Lenti per leggere il nostro tempo
II numero di aprile si apre con due pagine dedicate a Umberto Eco, non nell’ottica di una celebrazione ma in quella di una riflessione sulla scrittura e i gusti dell’intellettuale appena scomparso; nella prima pagina Giuseppe Zaccaria fa alcune acute osservazioni sulla scrittura umoristica e satirica di Umberto Eco, mettendo in risalto il ruolo del riso nelle sue opere, a partire da Il nome della rosa: “Ma perché Jorge odia il riso, ritenendolo il nemico numero uno della religione in cui fanaticamente crede? Il riso è pericoloso perché mette in discussione ogni valore e ordine esistente. Le eresie si possono combattere ed estirpare, non il riso, che induce a ridere dell’autorità, togliendo ad essa ogni sacralità e rivelando quello che potremmo definire pirandellianamente il ‘re nudo'”. Un’indicazione preziosa nella direzione di una demistificazione nei confronti dei miti odierni della massificazione e del consumismo.
Il riso di Eco sembra idealmente legato al distacco ironico rispetto a ogni performance musicale, di cui parla in questo numero Pierpaolo Martino in una pagina dedicata a David Bowie: “In realtà agli inizi della sua vicenda artistica, per sentirsi a proprio agio, cercò di nascondersi dietro una maschera, adottando uno stile di recitazione basato su un’economia gestuale con cui riusciva a comunicare al suo pubblico che quello che stava facendo non era altro che mettere in scena un ruolo, una performance da decostruire”. Riso, intrattenimento e leggerezza possono anche essere il mezzo attraverso cui sensibilizzare a temi di grande serietà, come la tutela dell’ambiente: è Federico Paolini a leggere in questa chiave cartoni animati e “retorica narrativa” degli anime, per concludere ironicamente che “dove non poterono Friedrich Engels e Thoreau, poterono Goldrake e Heidy”. Riso e decostruzione dunque come una lente per capire la realtà, ma altre lenti si applicano al nostro tempo nel numero di aprile: Murat Cinar descrive il quadro dei migranti, alla luce dei recenti accordi fra Turchia e Unione europea, mentre Franzen, in occasione della pubblicazione del suo ultimo libro, Purity, esprime con forza in un’intervista le opinioni personali che ha scelto di lasciare fuori dal suo libro: “Non penso che la concentrazione di potere sia una buona idea, e credo che i fondamenti economici della rete siano orrendi, soprattutto per i giornalisti e gli scrittori free lance e per molte altre persone. È capitalismo in overdrive, e il capitalismo, come sappiamo, non tende esattamente ad un’equa distribuzione dei beni. Mi preoccupano –e provo qualcosa tra lo sdegno e l’ilarità– le promesse utopiche di Silicon Valley: possiamo invece, per favore, smettere tutti di fare finta che si stia lavorando per fare del mondo un posto migliore?”.

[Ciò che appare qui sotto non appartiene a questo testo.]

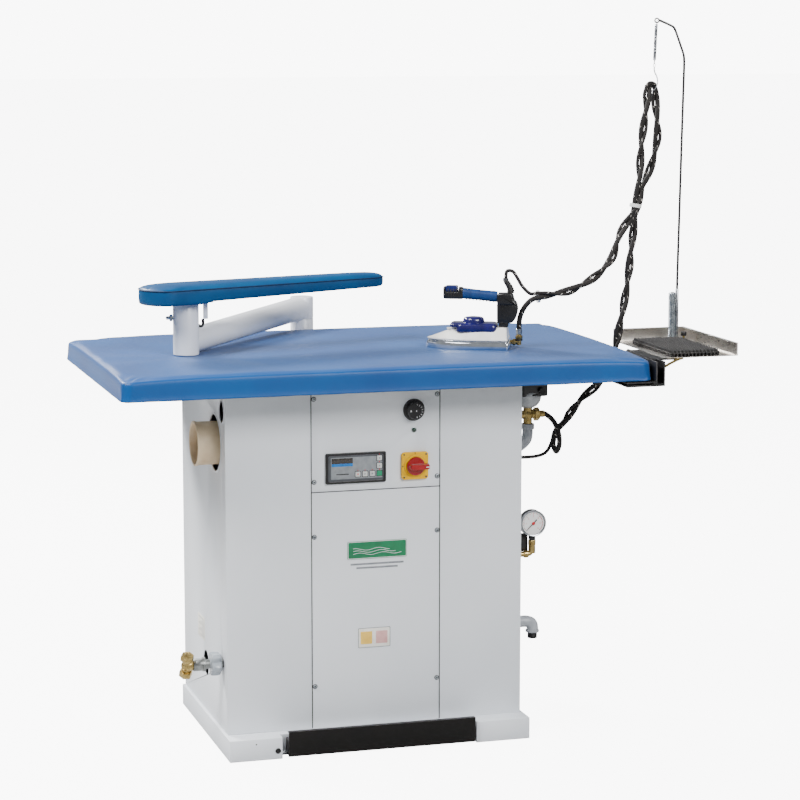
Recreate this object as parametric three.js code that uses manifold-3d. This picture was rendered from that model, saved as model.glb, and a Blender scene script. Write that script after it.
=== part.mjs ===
// Vacuum ironing table with built-in steam generator, hand iron, sleeve arm and hose support.
// Millimetres, +Z up. The origin is on the floor under the middle of the cabinet, +X runs along the
// table to the iron's side and +Y to the back.
import * as THREE from "three";
import { mergeVertices } from "three/addons/utils/BufferGeometryUtils.js";
import Module from "manifold-3d";

const wasm = await Module();
wasm.setup();

// ---- driving dimensions -------------------------------------------------------------------------
const GAP = 0.3; // clearance between pieces that touch
const SHEET = 2; // thickness of the cabinet's panels

const TABLE = { left: -619, right: 631, half: 385, under: 854, top: 910, corner: 26 };
const PAD = 14; // padding and cover over the working surface
const CABINET = { half: 355, depth: 240, foot: 51, top: 854 };
const PLINTH = { half: 362, front: -292, back: 242, height: 51, wall: 3 };
const DOOR = { half: 154, seam: 608 }; // the two front panels between the covers

const PEDAL = { left: -225, right: 225, front: -300, low: 4, high: 64, axisY: -276, axisZ: 12 };
const NOTCH = { left: -238, right: 230, back: -262 };

const CONTROLLER = { x: -49, z: 661.5, width: 144, height: 72, depth: 54 };
const KEY = { side: 11.5, columnX: 7, rowZ: 646.6, pitchX: 17.2, pitchZ: 17.8 };
const SWITCH = { x: 92, z: 660, side: 64 };
const DIAL = { x: 91, z: 790, radius: 26 };
const LAMP = { x: 91, z: 743, radius: 5 };

const DUCT = { y: -132, z: 717, radius: 50, tip: -405 };
const SPARE_HOLE = { y: -207, z: 800, radius: 27 };
const DRAIN = { y: -190, z: 210, hole: 13, pipeEnd: -424, cockX: -440 };
const ACCESS_HOLE = { y: -9, z: 167, radius: 30 };

const FAN = { x: -190, y: -45, low: 667, high: 767, radius: 125 };
const BOILER = { y: 25, z: 330, radius: 112, half: 215 };

const STEAM = { x: 453, y: 0, z: 727 }; // steam valve's tee on the right side
const GAUGE = { x: 427, y: -100, z: 481, radius: 32, pipeY: -112, pipeZ: 405 };
const SUPPLY = { x: 432, y: -100, z: 236 };
const CABLE_OUTLET = { y: -60, z: 634 };

const POST = { x: -7, y: 420, radius: 29, joint: 931, top: 986 };
const FRONT_TUBE = { x: -400, y: -39, low: 911, top: 1031, radius: 30 };
const SLEEVE_TURN = 14.65; // degrees, heading of the sleeve board
const SLEEVE = {
  nose: 112,
  tip: 525,
  wide: 66,
  narrow: 38,
  under: 1032,
  slimAtRoot: 1037,
  slimAtTip: 1045,
  seam: 1067,
  crown: 12,
};

const IRON = { x: 360, y: -134.6, heading: 157, length: 197, half: 49 };
const TRAY = { left: 672, right: 856, front: -342, back: -4, floor: 900, rim: 30, sheet: 1.5 };
const ROD = { x: 815, y: -60, radius: 2.5 };

const HOSE = { radius: 5.75, offset: 5.9 };
const CABLE = { radius: 3.9, offset: 7.9 };
const TWIST_TURNS = 9.8;

// ---- materials ----------------------------------------------------------------------------------
const finish = (color, roughness, metalness = 0) =>
  new THREE.MeshStandardMaterial({ color, roughness, metalness });
const WHITE_PAINT = finish(0xdfe2e4, 0.45);
const GALVANISED = finish(0x9a9d9c, 0.5, 0.9);
const STEEL = finish(0xb9bcbf, 0.35, 1);
const STAINLESS = finish(0xa8a49d, 0.28, 1);
const POLISHED_ALUMINIUM = finish(0xcfd2d4, 0.12, 1);
const CAST_IRON = finish(0x55565a, 0.7, 0.6);
const BRASS = finish(0xb08d4a, 0.35, 1);
const COPPER = finish(0xb0704a, 0.35, 1);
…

Il “libro del mese” di questo numero è Lettere alle amiche di Louis Ferdinand Céline: un’opera che sembra mettere a punto la costruzione del “caso” dell’autore di libro “abominevolmente antisemita” eppure geniale, come sostiene Gabriella Bosco, “inventore di una scrittura rivoluzionaria, coraggioso, profondo, sì, persino profondamente umano”. Nelle pagine di “Primo piano”, I memoriali del caso Schumann di Tuena, esploratore di terre incognite e cacciatore di fantasmi secondo la convincente lettura di Beatrice Manetti. E ancora un libro sul rapporto fra cinema e neuroscienze, Lo schermo empatico di Vittorio Gallese e Michele Guerra recensito da Ruggero Eugeni e Fiorenzo Conti. Nelle pagine dedicate alla lettura, recensioni sull’ultimo romanzo di Claudio Magris, un’intervista ad Angelo Ferracuti in occasione della pubblicazione del suo libro Andare, camminare, lavorare, e ancora Thomas Hardy, David Leavitt , Amélie Nothomb e Vera Brittain, recensita da Anna Nadotti. Nelle pagine di storia il nuovo libro di Timoty Snyder, lo storico reso famoso da Terre di sangue, Italia fascista di Paul Corner recensito da Antonio Bechelloni e i tre ritratti, attraverso i libri, di Giorgio La Piana, Lelio Basso e Luigi Pintor. E poi ancora Leonardo e Giotto nelle pagine di arte e gli scritti sul teatro di Vsevolod Mejerchol’d, commentati da Franco Ruffini. Libri per tutti i palati, fino alla sazietà.